Monday, November 4, 2024

Darwin Awards

 I don't know what you think the Darwin Awards are, but I'm curious what you first thought, so please let me know. 

What the Darwin Awards actually are is an award given to people who do something stupid and remove themselves from the gene pool. To be more specific, there are five requirements that must all be met: They must be removed from the gene pool, they must be the cause of the incident, they must be exceedingly stupid, they must be adults, and the event must be verified somehow. People can either win outright, or just be honorable mentions if they survive. There are some, however, that have managed to get themselves removed from the gene pool elsewise, such as one guy that fried his testicles by shooting himself in the upper thigh with a taser, while alone. 

The Darwin Awards started in 1993, when a biochemist from Stanford started collecting stories of dumb deaths, which led to the collection she has now.
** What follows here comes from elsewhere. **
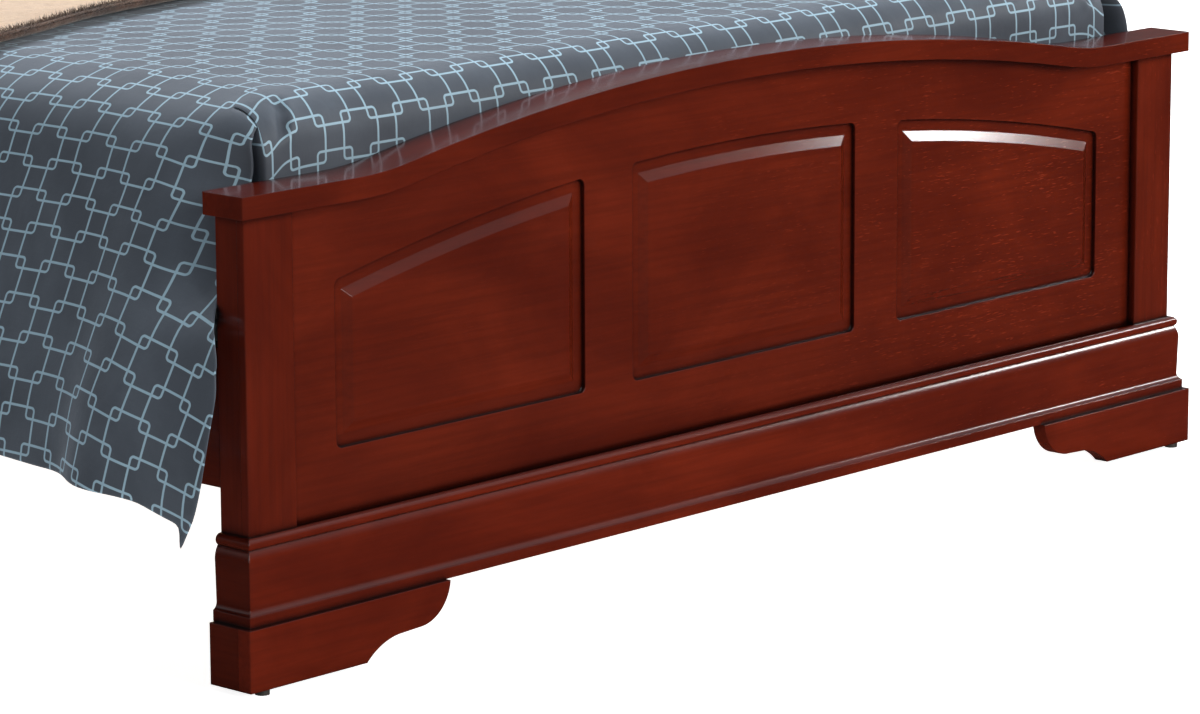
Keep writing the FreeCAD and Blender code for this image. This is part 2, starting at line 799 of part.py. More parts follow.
def mattress():
    """Block with drawn-in sides between its top and bottom edges and a low crown on top."""
    middle_y = (mattress_foot + mattress_head) / 2
    levels = [(mattress_low_edge, 0.0), (0.0, mattress_low_edge),
              (mattress_side_draw, mattress_height / 2)]
    for across, down in bend(mattress_top_edge):
        levels.append((-across, mattress_height - down))
    levels.append((mattress_crown_start, mattress_height + mattress_crown))
    rings = [rounded_ring(mattress_width / 2 - draw, mattress_length / 2 - draw, middle_y,
                          mattress_bottom + height) for draw, height in levels]
    return plain_loft(rings)


def cloth_section(y, offset, thickness, left_hem, right_hem, top_drop=0.0):
    """Closed section of a cloth laid over the bed: over the top, round the shoulders, down past the rails.

    Each hem is (how far the cloth stands past the rail line at the rail, and at its hem, and the hem's height).
    """
    shoulder = mattress_width / 2 + cloth_shoulder_out + offset
    top = cloth_inner_top + offset - top_drop
    rail_line = rail_out + cloth_side_clearance + offset
    rail_z = rail_top + cloth_rail_height

    def side_points(side, hem, grow):
        hip_out, hem_out, hem_z = hem
        points = [V(side * (rail_line + grow + hem_out), y, hem_z),
                  V(side * (rail_line + grow + hip_out), y, max(rail_z, hem_z + 1))]
        for across, down in bend(shoulder_bend):
            points.append(V(side * (shoulder + grow + across), y, top + grow - down))
        return points

    def skin(grow):
        return side_points(-1, left_hem, grow) + side_points(1, right_hem, grow)[::-1]

    inner = skin(0.0)
    outer = skin(thickness)
    points = outer + inner[::-1]
    return Part.makePolygon(points + points[:1])


def coverlet_hem(distance, phase):
    """Hem of the coverlet at a distance from its foot end, as cloth_section takes it."""
    beyond = max(0.0, distance - drop_tip_distance)
    rise = (drop_run_height - drop_tip_height) * (1 - math.exp(-beyond / drop_rise_length))
    fold = drop_fold * math.sin(2 * math.pi * beyond / drop_fold_length + phase)
    wave = hem_wave * math.sin(2 * math.pi * beyond / hem_wave_length + phase)
    hem_z = drop_tip_height + rise + wave
    turn_in = drop_turn_in * math.exp(-beyond / drop_turn_length)
    if distance < drop_tip_distance:
        share = distance / drop_tip_distance
        hem_z = drop_corner_height + (hem_z - drop_corner_height) * share
        turn_in = turn_in * share
        fold = fold * share
    return fold * hip_share, drop_lean * (rail_top - hem_z) - turn_in + fold, hem_z


def coverlet():
    """Coverlet with folded side drops, and a foot end that is tucked down inside the footboard."""
    length = mattress_head - coverlet_head_gap - tuck_front
    steps = [0.0, drop_tip_distance / 8, drop_tip_distance / 3, drop_tip_distance * 2 / 3, drop_tip_distance]
    step = drop_fold_length / 24
    while steps[-1] + step < length:
        steps.append(steps[-1] + step)
        step = min(step * 1.25, drop_fold_length / 2.6)
    sections = []
    for distance in steps + [length]:
        run_in = max(0.0, foot_bend - distance)
        top_drop = foot_bend - math.sqrt(foot_bend ** 2 - run_in ** 2)
        hems = coverlet_hem(distance, 0.0), coverlet_hem(distance, right_drop_phase)
        sections.append(cloth_section(tuck_front + distance, 0.0, cloth_thickness, *hems, top_drop))
    cloth = plain_loft(sections)
    tuck = box(-tuck_half_width, tuck_half_width, tuck_front, tuck_front + cloth_thickness,
               tuck_bottom, cloth_inner_top - foot_bend + cloth_thickness / 2)
    return cloth.fuse(tuck).removeSplitter()


def throw_blanket():
    """Throw laid a little askew over the coverlet, hanging on both sides."""
    slope = math.tan(math.radians(throw_turn_degrees))
    offset = cloth_thickness + soft_gap
    shoulder_z = cloth_inner_top + offset - shoulder_bend
    hem_z = shoulder_z - throw_drop
    hem = (throw_hip_flare, throw_flare, hem_z)
    sections = [cloth_section(y, offset, throw_thickness, hem, hem) for y in (foot_face, head_face)]
    channel = plain_loft(sections)
    depth = throw_depth / math.cos(math.radians(throw_turn_degrees))
    front = foot_face + throw_front
    edge_x = mattress_width / 2 + cloth_shoulder_out + offset
    wide = 2 * posts_width
    top_points = [V(x, front + x * slope + step, shoulder_z)
                  for x, step in ((-wide, 0), (wide, 0), (wide, depth), (-wide, depth))]
    top_zone = Part.Face(Part.makePolygon(top_points + top_points[:1])).extrude(V(0, 0, 4 * shoulder_bend))
    pieces = [channel.common(top_zone)]
    for _, side in SIDES:
        corner = front + side * edge_x * slope
        fall = side * slope * throw_drop
        points = [V(0, corner, shoulder_z), V(0, corner + depth, shoulder_z),
                  V(0, corner + depth + fall, hem_z), V(0, corner + fall, hem_z)]
        zone = Part.Face(Part.makePolygon(points + points[:1])).extrude(V(side * wide, 0, 0))
        pieces.append(channel.common(zone))
    return pieces[0].fuse(pieces[1:]).removeSplitter()


# ---------------------------------------------------------------- assembly
def build_parts():
    parts = {}
    foot_glide_places = [(foot_out - glide_inset, -foot_projection + bracket_thickness / 2),
                         ((post_in + post_out) / 2, post_depth - glide_inset / 2)]
    head_glide_places = [((post_in + post_out) / 2, post_depth - glide_inset / 2)]
    boards = [
        ("footboard", foot_face, footboard_end_height, foot_top, footboard_field_bottom,
         foot_back, -1, foot_top, foot_glide_places),
        ("headboard", head_face, headboard_end_height, headboard_panel_bottom, headboard_field_bottom,
         head_face, 1, glide_height, head_glide_places),
    ]
    for name, face, end_top, panel_bottom, field_bottom, joint, inward, strip_bottom, places in boards:
        parts[name + "_cap"] = cap(face, end_top)
        parts[name + "_panel"] = panel(face, end_top, panel_bottom, field_bottom)
        parts[name + "_glides"] = group(glides(face, places))
        for side_name, side in SIDES:
            parts[name + "_post_" + side_name] = post(side, face, end_top, panel_bottom, joint, inward)
            strip = pilaster(side, face, end_top, strip_bottom)
            if inward > 0:
                strip = strip.cut(rail_joint_cutter(side, joint, inward))
                strip = drilled(strip, plate_screw_heads(side, joint), V(0, inward, 0), screw_length)
            parts[name + "_pilaster_" + side_name] = strip

    panel_back = foot_face + pilaster_thickness + panel_thickness
    bottom_rail = box(-post_in, post_in, panel_back, foot_back, foot_top, foot_top + bottom_rail_height)
    parts["footboard_bottom_rail"] = drilled(
        bottom_rail, hanger_screw_heads(foot_back, 1), V(0, -1, 0), screw_length)
    parts["footboard_plinth_backing"] = box(
        -post_in, post_in, foot_face, foot_face + pilaster_thickness, foot_top, plinth_top - 6)
    lower_front = head_face + pilaster_thickness
    lower_rail = box(-post_in, post_in, lower_front, lower_front + lower_rail_thickness,
                     headboard_panel_bottom - lower_rail_height, headboard_panel_bottom)
    parts["headboard_lower_rail"] = drilled(
        lower_rail, hanger_screw_heads(lower_front, -1), V(0, 1, 0), screw_length)

    parts["footboard_plinth_front"] = plinth_front()
    parts["footboard_glue_blocks"] = glue_blocks()
    for side_name, side in SIDES:
        parts["footboard_plinth_return_" + side_name] = plinth_return(side)
        parts["foot_bracket_front_" + side_name] = bracket_front(side)
        parts["foot_bracket_side_" + side_name] = bracket_side(side)
        parts["side_rail_" + side_name] = side_rail(side)
        parts["slat_cleat_" + side_name] = cleat(side)

    joints = [(side, y, into_post) for _, side in SIDES for y, into_post in rail_ends()]
    parts["rail_hook_plates"] = group([hook_plate(*joint) for joint in joints])
    parts["post_strike_plates"] = group([strike_plate(*joint) for joint in joints])
    parts["rail_plate_screws"] = group(plate_screws())
    parts["cleat_screws"] = group([screw(head, V(side, 0, 0), cleat_screw_length)
                                   for _, side in SIDES for head in cleat_screw_heads(side)])
    for number, y in enumerate(slat_centres(), 1):
        parts["slat_%02d" % number] = slat(y)
    parts["slat_screws"] = group([screw(head, V(0, 0, -1), slat_screw_length)
                                  for y in slat_centres() for head in slat_screw_heads(y)])

    parts["centre_beam"] = centre_beam()
    parts["beam_hangers"] = group([hanger(y, outward) for y, outward in hanger_faces()])
    parts["beam_hanger_screws"] = group(hanger_screws())
    parts["leg_thread_inserts"] = group([leg_insert(y) for y in leg_centres()])
    for number, y in enumerate(leg_centres(), 1):
        parts["centre_leg_%d" % number] = centre_leg(y)
        parts["leg_leveller_%d" % number] = leveller(y)

    parts["box_spring"] = box_spring()
    parts["mattress"] = mattress()
    parts["coverlet"] = coverlet()
    parts["throw_blanket"] = throw_blanket()
    return parts


def main():
    os.makedirs("parts", exist_ok=True)
    for node, shape in build_parts().items():
        if not shape.isValid():
            raise ValueError(node + " is not a valid shape")
        shape.exportStep("parts/" + node + ".step")
        print("%-34s solids %2d  volume %.0f" % (node, len(shape.Solids), shape.Volume))


main()
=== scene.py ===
import bisect
import math

import bmesh
import bpy
from mathutils import Matrix, Vector, noise


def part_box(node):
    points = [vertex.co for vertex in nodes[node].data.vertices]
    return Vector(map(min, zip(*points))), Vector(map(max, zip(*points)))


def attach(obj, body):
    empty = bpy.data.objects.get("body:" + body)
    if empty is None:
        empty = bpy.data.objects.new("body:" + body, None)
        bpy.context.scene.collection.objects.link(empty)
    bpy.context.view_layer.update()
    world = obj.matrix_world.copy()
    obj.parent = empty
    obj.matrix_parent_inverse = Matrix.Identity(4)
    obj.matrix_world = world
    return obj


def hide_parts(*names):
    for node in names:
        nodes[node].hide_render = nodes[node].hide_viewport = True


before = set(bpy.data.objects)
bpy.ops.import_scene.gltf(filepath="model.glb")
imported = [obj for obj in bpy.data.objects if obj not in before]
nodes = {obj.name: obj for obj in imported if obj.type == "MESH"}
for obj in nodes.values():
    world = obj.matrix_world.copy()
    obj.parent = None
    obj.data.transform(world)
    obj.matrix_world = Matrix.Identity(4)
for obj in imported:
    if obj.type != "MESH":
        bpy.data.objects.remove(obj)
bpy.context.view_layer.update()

WHITE = (1.0, 1.0, 1.0, 1.0)


# ======== node trees
class Tree:
    """A node tree with short ways to add nodes and join them. A value is plain or another node's output."""

    def __init__(self, group):
        self.group = group
        group.nodes.clear()

    def join(self, value, socket):
        if isinstance(value, bpy.types.NodeSocket):
            self.group.links.new(value, socket)
        else:
            socket.default_value = value

    def put(self, kind, inputs=(), **settings):
        """Adds a node with its settings and inputs."""
        made = self.group.nodes.new(kind)
        for name, value in settings.items():
            setattr(made, name, value)
        for key, value in dict(inputs).items():
            self.join(value, made.inputs[key])
        return made

    def calc(self, operation, *values, clamp=False):
        return self.put("ShaderNodeMath", enumerate(values), operation=operation, use_clamp=clamp).outputs[0]

    def plus(self, first, second):
        return self.calc("ADD", first, second)

    def minus(self, first, second):
        return self.calc("SUBTRACT", first, second)

    def times(self, first, second):
        return self.calc("MULTIPLY", first, second)

    def stretched(self, vector, factors):
        return self.put("ShaderNodeVectorMath", {0: vector, 1: factors}, operation="MULTIPLY").outputs[0]

    def scaled(self, vector, factor):
        return self.put("ShaderNodeVectorMath", {0: vector, "Scale": factor}, operation="SCALE").outputs[0]

    def place(self):
        """The object's own coordinates."""
        return self.put("ShaderNodeTexCoord").outputs["Object"]

    def part(self, vector, axis):
        return self.put("ShaderNodeSeparateXYZ", {"Vector": vector}).outputs[axis]

    def between(self, value, low, high, start=0.0, end=1.0):
        """Soft step from start to end while the value goes from low to high."""
        return self.put("ShaderNodeMapRange", {"Value": value, "From Min": low, "From Max": high, "To Min": start,
                                               "To Max": end}, interpolation_type="SMOOTHSTEP").outputs["Result"]

    def blend(self, share, first, second):
        """Mixes two colours."""
        return self.put("ShaderNodeMix", {0: share, 6: first, 7: second}, data_type="RGBA").outputs[2]

    def cloud(self, vector, scale, detail=4.0, roughness=0.55, distortion=0.0):
        return self.put("ShaderNodeTexNoise", {"Vector": vector, "Scale": scale, "Detail": detail,
                                               "Roughness": roughness, "Distortion": distortion}).outputs["Fac"]

    def use(self, group, inputs):
        return self.put("ShaderNodeGroup", inputs, node_tree=group).outputs

    def covered(self, shape, material):
        """Geometry made real and given its material."""
        whole = self.put("GeometryNodeRealizeInstances", {"Geometry": shape})
        return self.put("GeometryNodeSetMaterial", {"Geometry": whole.outputs[0], "Material": material}).outputs[0]

    def stood(self, points, pattern, aim, lean, more=()):
        """Copies of a pattern on points, each set along the point's aim and then turned by its lean."""
        way = self.put("GeometryNodeInputNamedAttribute", {"Name": aim}, data_type="FLOAT_VECTOR")
        turned = self.put("FunctionNodeAlignRotationToVector", {"Vector": way.outputs["Attribute"]}, axis="Z")
        leaned = self.put("FunctionNodeEulerToRotation", {"Euler": lean})
        both = self.put("FunctionNodeRotateRotation",
                        {"Rotation": turned.outputs[0], "Rotate By": leaned.outputs[0]}, rotation_space="LOCAL")
        shape = self.put("GeometryNodeObjectInfo", {"Object": pattern}).outputs["Geometry"]
        return self.put("GeometryNodeInstanceOnPoints", {"Points": points, "Instance": shape,
                                                         "Rotation": both.outputs[0], **dict(more)}).outputs[0]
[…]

There are a lot of them, and more added all the time. It's gathered a rather large following, especially among those that have darker humors or laugh at the ridiculousness of humanity. These are not stories for those with hope for humanity, so keep that in mind. If you'd rather not go online for them, they also have several books out with their greatest hits. 

For a few examples:

A guy needed to change a lightbulb that was 30 feet off the ground, and he was driving a forklift that could lift things about 8 feet into the air, so he stacked up 37 pallets to be able to reach the lightbulb. As anyone who has ever dealt with those pallets would know, those things aren't exactly a steady stack. So, no surprise when they fell over and killed the guy. 

An honorable mention. A guy wondered what it was like to get shot, so he shot himself in the leg. He then had to call an ambulance to take him to the hospital, where he was treated. Once he was healed up, he was curious if it would feel the same, so he shot himself again. He didn't die, but the stupidity shown is...special. 

A lovely old man decided to set up a security system for his shop, which kept getting burglarized. Instead of cameras, he laid out thin copper wires attached to a gun. Unfortunately, no thieves came that night. Instead, he triggered it himself in the morning. Oops.

Not all of them are funny, but there are a bunch that are. Just be careful that you don't read too many at a time, because they can lead to a loss of faith in humanity, a worse opinion of people as a whole, or an inflated sense of your own intelligence.